Neither the APP nor the PSEN1 gene is known to be imprinted, according to a database of imprinted genes. But the 5XFAD mouse model’s Thy1.2 promoter—a short strip of DNA that controls expression of the altered transgenes—could be, the team thought. And if so, it would influence expression levels of both transgenes.

In support of this hunch, mice with maternal inheritance of the transgenes showed lower APP protein levels than their paternally programmed counterparts, the researchers found. (They did not examine PSEN1 levels, Sasmita says.)

The same effect was absent in the APPNLGF mouse model of Alzheimer’s, which does not use transgenes, Depp says. Still, other transgenic mouse models that use a Thy1-promoter could have similar imprinting-related issues that scientists need to be aware of, she adds. In line with that idea, a non-Alzheimer’s transgenic mouse model called ATeam that also uses a Thy1-promoter has a correlation between inheritance and protein expression similar to that in 5XFAD mice, the study shows.

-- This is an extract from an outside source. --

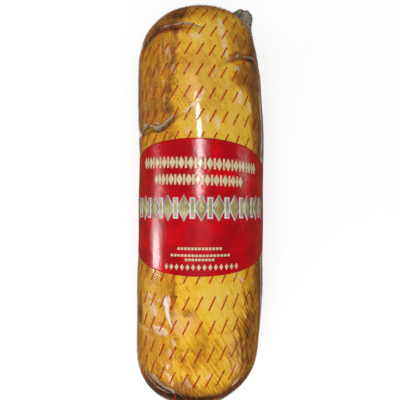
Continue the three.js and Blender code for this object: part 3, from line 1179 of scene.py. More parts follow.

It might be time to move away from transgenic models, partially due to these confounds, says Green, who is part of MODEL-AD, a consortium seeking out next-generation models of Alzheimer’s disease. Transgenics, he says “don’t recapitulate the phenotypes that we see in the human Alzheimer’s brains,” so there is a need for more physiologically relevant models. Although, he adds, the 5XFAD model still has its place in certain types of research, because plaques form after a few months—compared to more than a year in other mouse models.

For now, Depp says, she and her colleagues want others to be aware of this effect and try to control for it: “I think in the end, the idea would be always to breed paternally and keep this consistent among many, many, many generations.”